Wednesday, December 10, 2008

today was a good day

Things are looking up slightly . . .

This coming Monday, it looks like I'll be raising toasts to the season at British embassy thanks to my good friend Farah who has wrangled me an invitation. She's kind of a force of nature when it comes to doing interesting things. Thanks Flail! I have to see if I still fit into my suit. Crap!

Second, my second "interactive" article will go up on MSNBC.com probably later today (it's like 1:00 AM now) thanks to my other good friend and all-around good person, Helen. She's awesome. Yay Helen. I'll post the direct link once it's up.

Third, I just had dinner with my buddy Stan who I got to know while I was in grad school. He's one of those friends you get so tight with that you can pick up years later without skipping a beat. His wife and daughter, who I met for the first time today are great too. I look forward to staying in touch with him better.

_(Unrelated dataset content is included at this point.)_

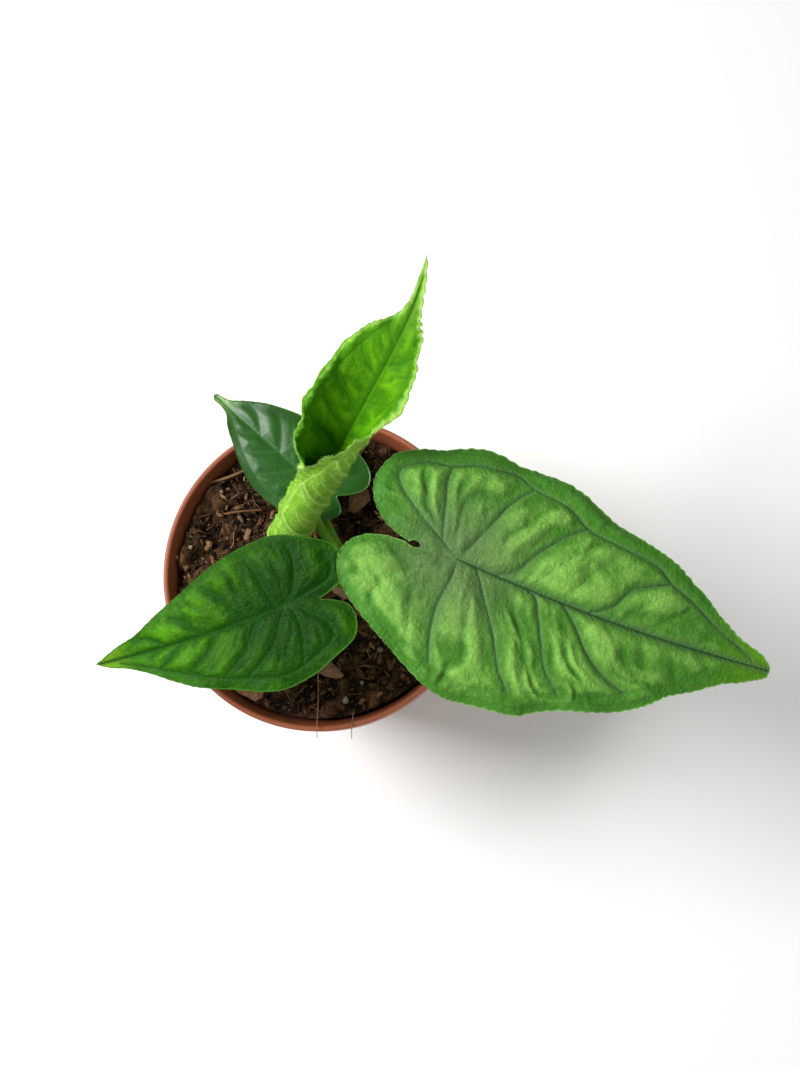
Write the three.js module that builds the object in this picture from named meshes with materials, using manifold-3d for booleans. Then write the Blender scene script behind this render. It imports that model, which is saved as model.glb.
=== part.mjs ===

Working with computers makes me want to be a builder or painter.
pic by: Andreas Solberg on Flickr
And finally, the most personally relieving, but probably least interesting to the public at large . . . . I got my dev server working on my home computer, and even installed code(s) to diagram my MySQL database and let me play around with AJAX we should have on the website I'm building already.

Friday, December 5, 2008

Update 1 - job?

Where to start, where to start?

On the job front, I guess.
I'm hoping for a reasonable offer from this company I've just had a couple of interviews with. They're called hapax and their natural language processing software is off the bleeding hook - so much so, that it could probably parse this sentence and tell you that I think highly of their software. I don't know how it handles recursion, but I expect it does so well.

The short of it is that you feed the software text and it reads it and tells you things about it. Remarkable things - possibly even where it's easy to confuse the antecedents.

So, your civic Daniel-duty is to cross your fingers and hope that they offer me a job (and that the salary isn't less than what I was making two jobs ago at Consumer Reports).